*TASK*: Identify the lines in the data below that contain "update" and give only how many there are.
====
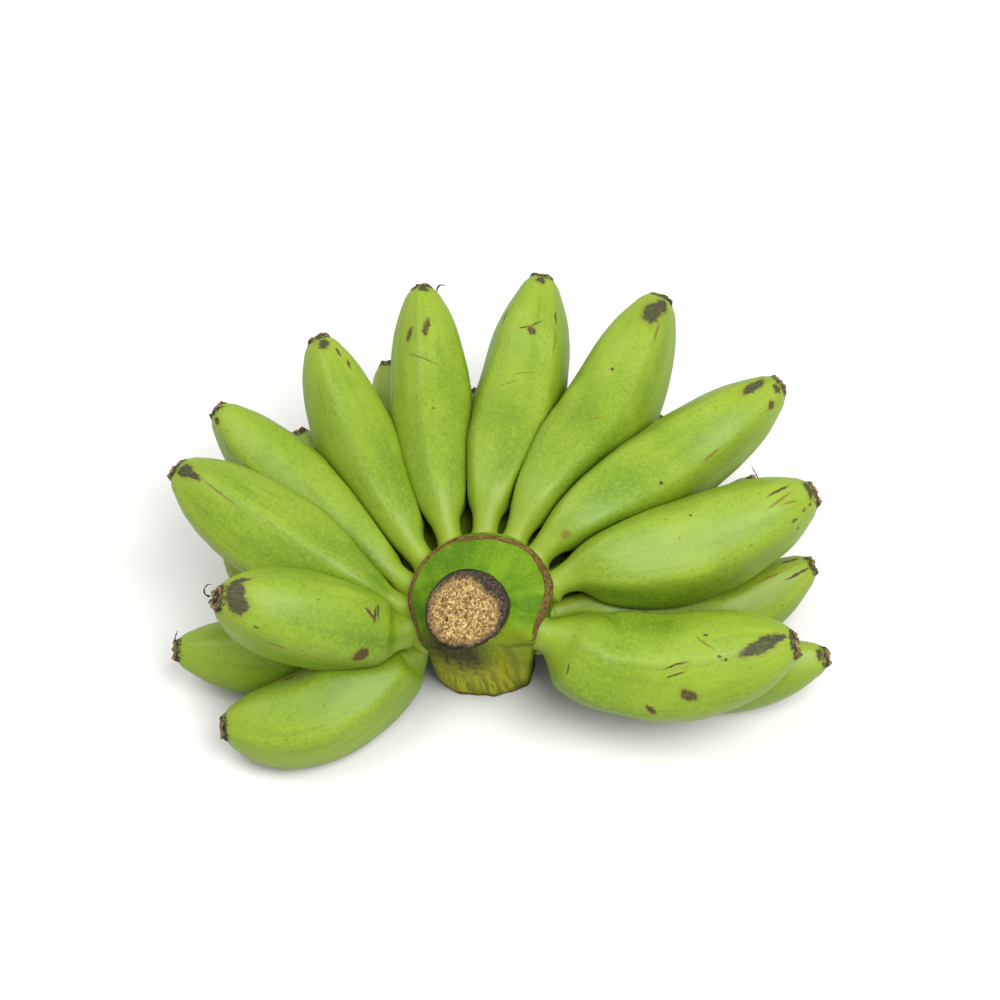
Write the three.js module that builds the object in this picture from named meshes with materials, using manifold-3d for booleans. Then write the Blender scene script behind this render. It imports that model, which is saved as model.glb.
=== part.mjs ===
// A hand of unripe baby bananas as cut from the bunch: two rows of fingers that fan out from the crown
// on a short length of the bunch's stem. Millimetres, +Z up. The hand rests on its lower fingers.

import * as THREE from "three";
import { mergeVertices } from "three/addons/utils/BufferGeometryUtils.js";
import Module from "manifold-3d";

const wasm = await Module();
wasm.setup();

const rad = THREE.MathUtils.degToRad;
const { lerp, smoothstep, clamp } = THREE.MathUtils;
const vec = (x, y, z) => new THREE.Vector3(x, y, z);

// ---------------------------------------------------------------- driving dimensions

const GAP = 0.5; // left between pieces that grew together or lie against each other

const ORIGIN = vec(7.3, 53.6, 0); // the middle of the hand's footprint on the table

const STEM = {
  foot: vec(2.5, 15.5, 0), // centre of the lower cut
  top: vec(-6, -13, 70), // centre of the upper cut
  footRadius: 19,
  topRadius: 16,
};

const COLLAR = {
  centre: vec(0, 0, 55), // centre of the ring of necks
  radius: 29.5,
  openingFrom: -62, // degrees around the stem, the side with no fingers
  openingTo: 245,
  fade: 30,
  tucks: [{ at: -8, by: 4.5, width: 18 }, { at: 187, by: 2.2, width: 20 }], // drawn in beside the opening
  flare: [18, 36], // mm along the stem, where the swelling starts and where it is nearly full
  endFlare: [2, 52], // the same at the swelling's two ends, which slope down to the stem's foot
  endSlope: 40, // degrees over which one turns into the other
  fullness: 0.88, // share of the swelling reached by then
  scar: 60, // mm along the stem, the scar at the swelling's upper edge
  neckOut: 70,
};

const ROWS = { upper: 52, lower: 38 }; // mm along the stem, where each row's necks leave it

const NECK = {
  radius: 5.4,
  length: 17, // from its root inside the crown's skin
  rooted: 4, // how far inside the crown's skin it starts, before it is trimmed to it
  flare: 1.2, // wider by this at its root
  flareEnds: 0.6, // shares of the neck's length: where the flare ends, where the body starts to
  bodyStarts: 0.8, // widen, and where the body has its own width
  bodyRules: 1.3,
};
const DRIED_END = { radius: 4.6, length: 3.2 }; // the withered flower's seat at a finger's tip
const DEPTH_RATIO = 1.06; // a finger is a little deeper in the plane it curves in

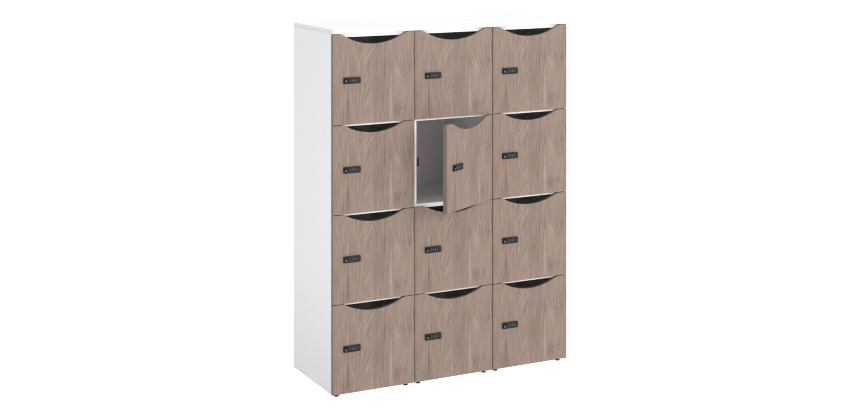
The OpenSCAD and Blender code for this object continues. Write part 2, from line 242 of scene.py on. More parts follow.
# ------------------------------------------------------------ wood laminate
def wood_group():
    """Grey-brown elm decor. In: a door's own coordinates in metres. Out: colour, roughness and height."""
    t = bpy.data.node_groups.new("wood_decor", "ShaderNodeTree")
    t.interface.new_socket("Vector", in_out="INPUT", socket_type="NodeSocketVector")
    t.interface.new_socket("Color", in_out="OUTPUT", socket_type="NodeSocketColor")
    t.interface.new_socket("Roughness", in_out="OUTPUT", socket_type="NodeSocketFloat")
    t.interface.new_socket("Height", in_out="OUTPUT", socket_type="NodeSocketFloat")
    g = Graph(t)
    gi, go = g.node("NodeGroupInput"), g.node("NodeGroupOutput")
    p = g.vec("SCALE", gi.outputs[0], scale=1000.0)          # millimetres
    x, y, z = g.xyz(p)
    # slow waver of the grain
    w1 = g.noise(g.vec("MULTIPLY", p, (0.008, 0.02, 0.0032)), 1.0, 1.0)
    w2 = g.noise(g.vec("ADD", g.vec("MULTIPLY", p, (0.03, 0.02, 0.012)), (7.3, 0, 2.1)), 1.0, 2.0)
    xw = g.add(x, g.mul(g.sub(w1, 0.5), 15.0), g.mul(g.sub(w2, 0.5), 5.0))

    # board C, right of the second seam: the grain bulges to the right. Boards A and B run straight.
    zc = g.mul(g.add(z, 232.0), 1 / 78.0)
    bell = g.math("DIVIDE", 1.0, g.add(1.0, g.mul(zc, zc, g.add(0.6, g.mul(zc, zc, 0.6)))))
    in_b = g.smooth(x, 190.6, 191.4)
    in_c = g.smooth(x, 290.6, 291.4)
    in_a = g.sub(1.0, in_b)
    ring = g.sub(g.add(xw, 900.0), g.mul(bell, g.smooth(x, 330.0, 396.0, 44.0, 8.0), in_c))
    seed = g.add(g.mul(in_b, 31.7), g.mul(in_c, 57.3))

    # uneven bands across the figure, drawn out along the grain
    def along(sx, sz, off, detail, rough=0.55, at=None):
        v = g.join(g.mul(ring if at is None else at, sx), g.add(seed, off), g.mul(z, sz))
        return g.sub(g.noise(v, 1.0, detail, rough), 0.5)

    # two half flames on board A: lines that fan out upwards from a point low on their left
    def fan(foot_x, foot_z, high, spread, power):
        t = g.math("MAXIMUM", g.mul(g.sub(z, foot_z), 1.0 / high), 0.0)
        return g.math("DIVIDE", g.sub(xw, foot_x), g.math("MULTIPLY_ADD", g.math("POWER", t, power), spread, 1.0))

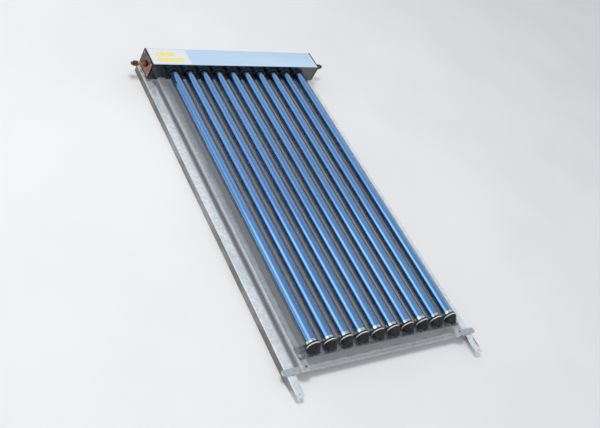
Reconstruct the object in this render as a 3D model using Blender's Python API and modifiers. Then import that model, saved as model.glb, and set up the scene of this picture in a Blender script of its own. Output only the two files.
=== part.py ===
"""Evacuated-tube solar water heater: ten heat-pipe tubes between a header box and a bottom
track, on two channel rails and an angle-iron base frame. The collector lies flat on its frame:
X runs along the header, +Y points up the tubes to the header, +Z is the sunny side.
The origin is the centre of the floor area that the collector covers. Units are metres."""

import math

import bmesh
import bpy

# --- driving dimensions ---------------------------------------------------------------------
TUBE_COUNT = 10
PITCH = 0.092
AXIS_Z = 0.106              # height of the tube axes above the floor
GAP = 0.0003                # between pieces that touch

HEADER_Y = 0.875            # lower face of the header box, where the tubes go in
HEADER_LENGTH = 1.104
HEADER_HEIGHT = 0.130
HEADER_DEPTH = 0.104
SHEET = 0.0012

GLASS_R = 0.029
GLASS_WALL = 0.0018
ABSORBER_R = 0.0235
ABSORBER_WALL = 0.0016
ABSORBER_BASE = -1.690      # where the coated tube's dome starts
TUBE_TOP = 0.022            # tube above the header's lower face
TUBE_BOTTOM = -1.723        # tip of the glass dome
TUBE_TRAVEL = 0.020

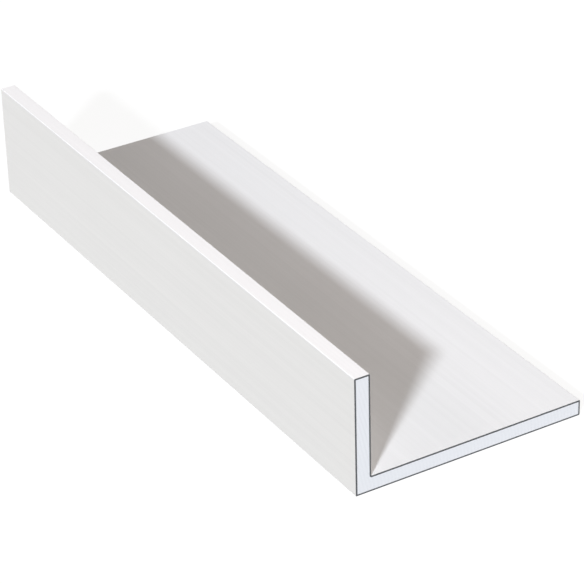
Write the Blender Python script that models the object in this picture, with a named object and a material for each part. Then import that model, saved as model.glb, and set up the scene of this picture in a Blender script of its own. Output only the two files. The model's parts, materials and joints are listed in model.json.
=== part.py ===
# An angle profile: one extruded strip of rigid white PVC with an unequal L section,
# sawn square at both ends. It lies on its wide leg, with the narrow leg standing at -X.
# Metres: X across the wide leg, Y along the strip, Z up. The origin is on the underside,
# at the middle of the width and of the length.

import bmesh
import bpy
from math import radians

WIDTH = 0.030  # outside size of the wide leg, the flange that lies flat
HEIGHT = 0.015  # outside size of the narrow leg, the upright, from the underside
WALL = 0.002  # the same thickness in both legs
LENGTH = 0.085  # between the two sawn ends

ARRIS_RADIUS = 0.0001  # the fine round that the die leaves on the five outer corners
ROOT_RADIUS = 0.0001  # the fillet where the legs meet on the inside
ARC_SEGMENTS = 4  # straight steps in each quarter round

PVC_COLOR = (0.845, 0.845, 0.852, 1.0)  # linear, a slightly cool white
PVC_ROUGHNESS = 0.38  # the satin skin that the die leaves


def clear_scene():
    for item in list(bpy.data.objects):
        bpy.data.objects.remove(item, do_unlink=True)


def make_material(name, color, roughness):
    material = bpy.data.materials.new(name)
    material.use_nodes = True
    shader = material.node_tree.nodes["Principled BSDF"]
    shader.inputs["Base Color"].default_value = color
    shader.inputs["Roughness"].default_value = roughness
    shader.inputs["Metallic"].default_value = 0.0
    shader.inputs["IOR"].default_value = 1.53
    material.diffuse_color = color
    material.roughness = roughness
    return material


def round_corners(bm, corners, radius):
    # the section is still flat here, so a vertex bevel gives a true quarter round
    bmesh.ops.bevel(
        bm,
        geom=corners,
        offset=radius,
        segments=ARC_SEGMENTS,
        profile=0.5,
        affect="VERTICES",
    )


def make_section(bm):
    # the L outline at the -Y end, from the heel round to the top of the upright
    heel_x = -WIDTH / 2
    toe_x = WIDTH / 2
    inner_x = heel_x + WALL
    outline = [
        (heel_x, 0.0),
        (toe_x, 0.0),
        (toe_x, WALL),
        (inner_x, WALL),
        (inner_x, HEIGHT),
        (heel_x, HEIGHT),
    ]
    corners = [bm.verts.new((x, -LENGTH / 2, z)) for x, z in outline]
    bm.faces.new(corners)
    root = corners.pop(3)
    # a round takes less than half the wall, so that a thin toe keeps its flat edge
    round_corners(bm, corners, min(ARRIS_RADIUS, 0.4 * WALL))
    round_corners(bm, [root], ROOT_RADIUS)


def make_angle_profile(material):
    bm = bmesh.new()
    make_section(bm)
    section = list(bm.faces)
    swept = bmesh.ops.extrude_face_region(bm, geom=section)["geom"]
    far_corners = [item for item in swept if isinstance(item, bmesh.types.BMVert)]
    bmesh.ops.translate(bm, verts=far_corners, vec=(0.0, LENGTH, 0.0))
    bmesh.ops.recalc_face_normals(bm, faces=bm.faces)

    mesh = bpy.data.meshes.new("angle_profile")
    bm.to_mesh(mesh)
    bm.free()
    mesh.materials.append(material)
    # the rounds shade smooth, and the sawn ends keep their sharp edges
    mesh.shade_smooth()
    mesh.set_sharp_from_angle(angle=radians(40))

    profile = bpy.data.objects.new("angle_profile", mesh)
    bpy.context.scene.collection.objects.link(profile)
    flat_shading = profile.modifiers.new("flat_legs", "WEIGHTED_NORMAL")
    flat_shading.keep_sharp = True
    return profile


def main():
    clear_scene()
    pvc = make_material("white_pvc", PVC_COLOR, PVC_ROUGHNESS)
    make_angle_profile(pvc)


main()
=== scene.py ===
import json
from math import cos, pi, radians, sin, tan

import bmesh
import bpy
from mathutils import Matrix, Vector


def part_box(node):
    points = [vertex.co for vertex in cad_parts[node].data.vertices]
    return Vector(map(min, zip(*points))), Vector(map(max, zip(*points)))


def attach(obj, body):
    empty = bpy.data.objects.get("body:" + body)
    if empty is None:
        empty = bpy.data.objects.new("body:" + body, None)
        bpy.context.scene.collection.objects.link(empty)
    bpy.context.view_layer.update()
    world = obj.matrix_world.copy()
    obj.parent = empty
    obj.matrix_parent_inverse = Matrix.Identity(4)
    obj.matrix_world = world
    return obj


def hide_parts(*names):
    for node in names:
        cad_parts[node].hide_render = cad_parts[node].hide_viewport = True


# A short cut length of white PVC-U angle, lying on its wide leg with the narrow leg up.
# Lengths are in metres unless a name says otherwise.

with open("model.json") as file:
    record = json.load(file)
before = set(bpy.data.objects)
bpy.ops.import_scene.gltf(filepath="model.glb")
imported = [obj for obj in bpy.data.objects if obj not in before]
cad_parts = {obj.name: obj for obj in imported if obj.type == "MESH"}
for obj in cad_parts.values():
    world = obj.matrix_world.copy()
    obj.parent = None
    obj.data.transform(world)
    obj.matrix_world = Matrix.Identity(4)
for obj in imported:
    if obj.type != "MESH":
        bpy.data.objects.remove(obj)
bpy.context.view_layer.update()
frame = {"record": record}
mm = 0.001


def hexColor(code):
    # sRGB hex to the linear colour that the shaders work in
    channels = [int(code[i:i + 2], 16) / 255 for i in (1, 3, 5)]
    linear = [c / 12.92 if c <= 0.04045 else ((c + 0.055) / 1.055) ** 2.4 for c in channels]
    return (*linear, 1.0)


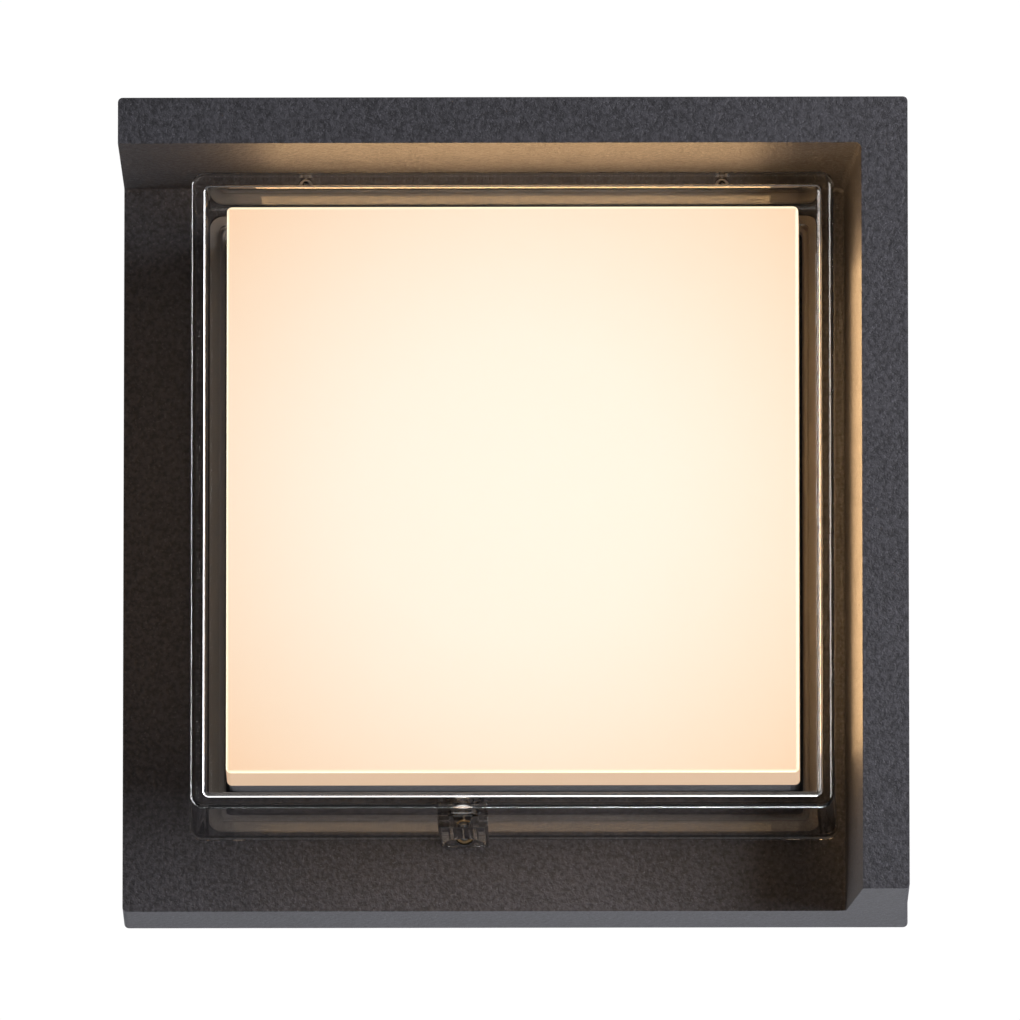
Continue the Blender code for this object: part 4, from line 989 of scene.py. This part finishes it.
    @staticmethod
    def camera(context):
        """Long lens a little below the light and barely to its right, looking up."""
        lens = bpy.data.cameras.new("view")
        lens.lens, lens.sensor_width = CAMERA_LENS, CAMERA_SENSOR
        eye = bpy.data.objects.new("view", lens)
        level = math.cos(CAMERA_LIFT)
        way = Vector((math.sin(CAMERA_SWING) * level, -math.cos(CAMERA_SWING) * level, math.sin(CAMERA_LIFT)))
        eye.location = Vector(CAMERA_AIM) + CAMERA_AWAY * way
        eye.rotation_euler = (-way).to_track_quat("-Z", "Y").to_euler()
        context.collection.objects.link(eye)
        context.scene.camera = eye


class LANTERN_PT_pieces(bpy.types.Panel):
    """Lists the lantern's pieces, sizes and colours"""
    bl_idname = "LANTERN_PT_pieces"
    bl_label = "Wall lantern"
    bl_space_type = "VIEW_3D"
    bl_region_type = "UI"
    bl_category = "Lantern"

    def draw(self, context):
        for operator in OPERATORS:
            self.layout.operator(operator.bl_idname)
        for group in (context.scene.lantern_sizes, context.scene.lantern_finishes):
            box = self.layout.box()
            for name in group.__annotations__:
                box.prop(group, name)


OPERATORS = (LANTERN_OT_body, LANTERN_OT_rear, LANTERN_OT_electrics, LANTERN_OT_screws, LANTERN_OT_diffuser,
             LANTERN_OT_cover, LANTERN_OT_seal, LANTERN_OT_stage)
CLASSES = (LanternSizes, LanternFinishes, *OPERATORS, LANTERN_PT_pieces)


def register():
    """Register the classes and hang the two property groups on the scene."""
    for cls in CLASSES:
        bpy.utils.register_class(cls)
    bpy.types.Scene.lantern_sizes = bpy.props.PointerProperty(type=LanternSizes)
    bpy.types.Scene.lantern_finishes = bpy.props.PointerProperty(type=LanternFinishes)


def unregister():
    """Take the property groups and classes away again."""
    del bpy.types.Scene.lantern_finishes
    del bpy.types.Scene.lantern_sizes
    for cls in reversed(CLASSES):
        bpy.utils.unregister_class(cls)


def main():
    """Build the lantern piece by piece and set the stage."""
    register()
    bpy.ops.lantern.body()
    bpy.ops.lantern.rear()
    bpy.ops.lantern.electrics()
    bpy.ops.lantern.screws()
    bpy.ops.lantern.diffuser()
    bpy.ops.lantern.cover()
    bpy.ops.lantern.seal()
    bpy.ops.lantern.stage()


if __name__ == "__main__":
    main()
====
*FULL ANSWER*: 2